# Anyone know where Sreetips as gone?



## goldfinger3 (Sep 15, 2016)

He is a member here and is known by his youtube tag Sreetips. I have watched his videos for a long time and have not seen anything new from him in quite a while also he has a series that part 3 has yet to be released for.

Just thought some of you guys might know him, or if something has happened?


----------



## FrugalRefiner (Sep 15, 2016)

Here on the forum his user name is kadriver. Unfortunately, he hasn't visited since April 3. I do hope he's doing well.

Dave


----------



## aga (Dec 28, 2016)

Hi forum !

I'm aga from sceiencemadness.org

Looks like kadriver has been busy experimenting with different ways to dissolve gold and also reduce/precipitate the Au from solution.

He has a recent utoob video on it : https://www.youtube.com/watch?v=INepHVLGefk&t=111s
"Precipitating Pure Gold With Plant Food Copperas", plus a couple of others.

Did he post anything here about the salt/vinegar/bleach experiments that worked for dissolving gold ?


----------



## Tndavid (Dec 28, 2016)

Yes he's good. I received a pm not long ago. He's got some nice new videos.


----------



## g_axelsson (Dec 28, 2016)

Welcome to GRF, aga! Nice to see another chemist here on the forum.
No, I'm not a chemist, I'm a physicist. I have visited SM now and then but never posted anything there.

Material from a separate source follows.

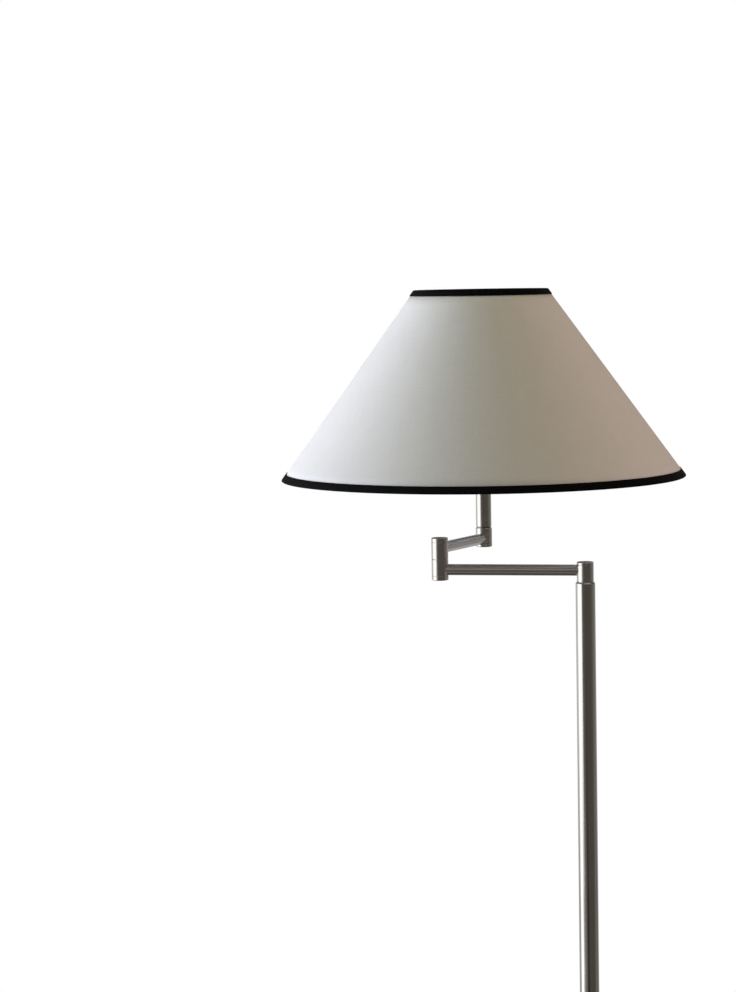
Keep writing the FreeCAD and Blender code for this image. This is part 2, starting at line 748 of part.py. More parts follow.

I think kadriver posted links to that copperas video, at least I have seen it....
Yeah, here it is : http://goldrefiningforum.com/phpBB3/viewtopic.php?f=52&t=24950&p=263924#p263924

Here is the thread about vinegar : http://goldrefiningforum.com/phpBB3/viewtopic.php?f=52&t=22967

Now I'm waiting for his stock pot video.  

Göran


----------